New Budget: A policy of deliberate ambiguity

Finance Minister Matia Kasaija arrives at Kololo ceremonial grounds in Kampala for national budget reading on June 14, 2022. PHOTO/ DAVID LUBOWA

What you need to know:

  • The issue: 2022/2023 Budget
  • Our view: We believe a lot more should have been done to indicate a readiness to if not draw a line under the current geopolitical factors then build the economy post-pandemic. 

Finance minister Matia Kasaija said yesterday that his budget will deliver a stronger economy for the Ugandan people, with the buoyancy informed by expected growth in a vast array of sectors.

Mr Kasaija confirmed that the services (3.8 percent), industry (5.4 percent), and agriculture (4.3 percent) sectors are all expected to post growth. He also pledged to open up the spending taps on big public service items like the Parish Development Model (PDM), economic recovery programmes, and enhancement of salaries of scientists to mention but three.

The budget is billed as a good litmus test of a government’s choices about its priorities, spending levels, borrowing and taxation policies. Mr Kasaija felt the need to wrap up the reading of the budget by dedicating it “to delivering the Ugandan households still in the subsistence to the money economy.”

This, he had earlier stated, will be the handiwork of the PDM, which he reckons will “usher in a mass socio-economic transformation movement in our society with better sustained outcomes.”

But with inflationary pressures affecting the Ugandan economy and public debt soaring, Ugandans can be excused for not being particularly sanguine about future prospects. Promises to address the rise of the debt stock through a plethora of ways—including reducing “domestic borrowing over the medium term to an average of 2.2 percent of [Gross Domestic Product or GDP] per year” and “implement[ing] the Public Investment Financing Strategy”—sound hollow. 

The reason for this unremittingly gloomy forecast gains fresh resonance when one tries to make sense of the ubiquitousness of supplementary budgets. Fiscal discipline appears to be in scant supply, and—sadly—it will continue to be if the latest supplementary budget is anything to go by (refer to today’s cover story). This is quite unfortunate because the balancing of books is supposed to take on renewed significance since the threat of inflation cannot be wished away.
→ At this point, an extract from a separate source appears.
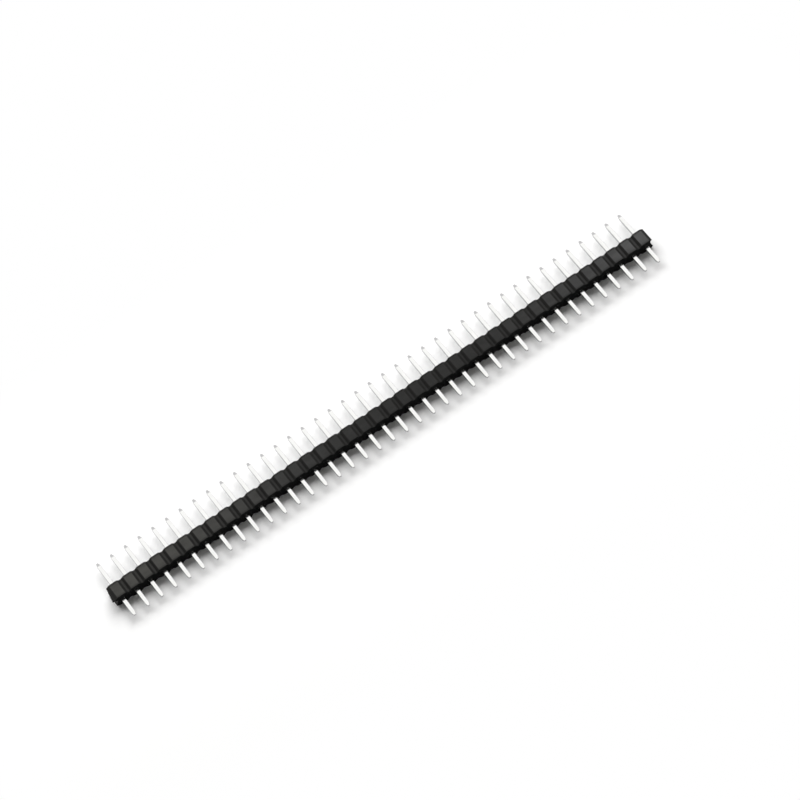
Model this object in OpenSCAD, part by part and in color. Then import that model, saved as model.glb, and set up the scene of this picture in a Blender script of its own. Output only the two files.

Mr Kasaija’s trumpeting of better than expected economic growth (a GDP per capita increment equivalent to Shs3.7m per person per year) also appears to have a hollowness about it. The rosy outlook certainly does not translate into much-needed money to help hard-pressed key workers put food on the table for their families. 

In fact, in its reckless optimism, the budget dedicated itself to a torrent of ecstatic predictions based on poor evidence rather than alleviating hardship among those who need the most support—struggling households.

Mr Kasaija for instance waxed lyrical about the decline in commercial bank lending rates when a recent increase in the Central Bank Rate is primed to precipitate a spike.  We believe a lot more should have been done to indicate a readiness to if not draw a line under the current geopolitical factors then build the economy post-pandemic.

A clear message around fiscal rules that frequently change to pave the way for borrowing would have been much appreciated for one. Instead, we ended up with the usual policy of deliberate ambiguity.